27-9「参官朝庁弁、為鬼被噉語」は出典未詳ですが、今昔によると、清和天皇の頃。このどちらか、あるいは両方が実話として実存して、のちに、『伊勢物語』第6段が「鬼」の表現を伴って書かれたと推察すれば、自然なように思われます。
20-37「耽財、娘為鬼被噉悔語」については、因果応報が示されており、仏教説話の側面もまた、ありますが、出典は『日本霊異記』の中巻33縁。霊異記の中巻33縁に示されているわざ歌が、今昔の20-37には除外されており、このできごとへの解釈が違ってきます。出典では前述したように、殺害された娘が主体となって、娘の「過去の怨」を報としますが、その因果関係については記されていません。今昔では、娘ではなく、題名に「たからにふけりて、むすめをおにのためにくはれてくいること」となっているように、親の物欲が原因となって娘を殺害されるという、親が主体の因果応報です。
超自然の現象についてですが、この説話で超自然的に感じられるのは、財物が獣骨に変わり果てていたくだりです。しかし、翌朝まで車に乗せたままだったのだから、よく見ていなかったことがわかります。つまり、犯人は、初めから獣骨だったのを、見せかけていたととらえられます。

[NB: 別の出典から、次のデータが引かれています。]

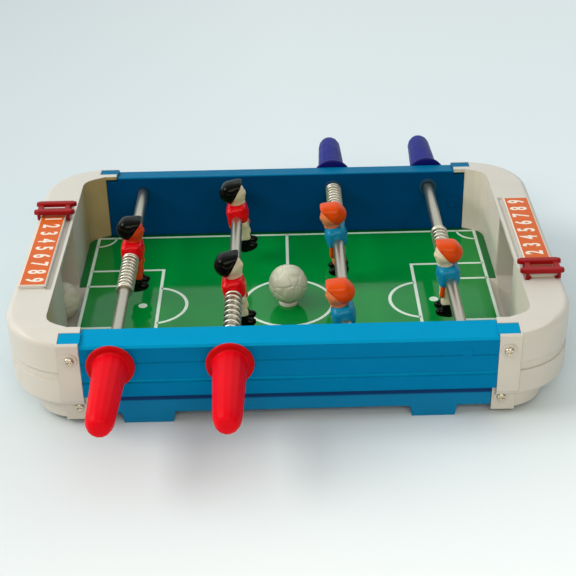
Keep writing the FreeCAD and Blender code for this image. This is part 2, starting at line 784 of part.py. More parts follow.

非常に驚いたことやどうしようもないことを、鬼のしわざと考えようとした痕跡が、今昔では、自覚的に見られます。
今昔20-37が親の因果による現報とし、霊異記中巻33縁では娘本人による過去の怨とします。娘にも親にも、悪根といえるほどの悪業を見出だせないから、このように相違するのであって、本説話を仏教説話と仕立てながらも、超自然による現象としてその因果関係を説明しきることに、つまずいているのです。恐ろしい目に遭うのは、なぜかということ。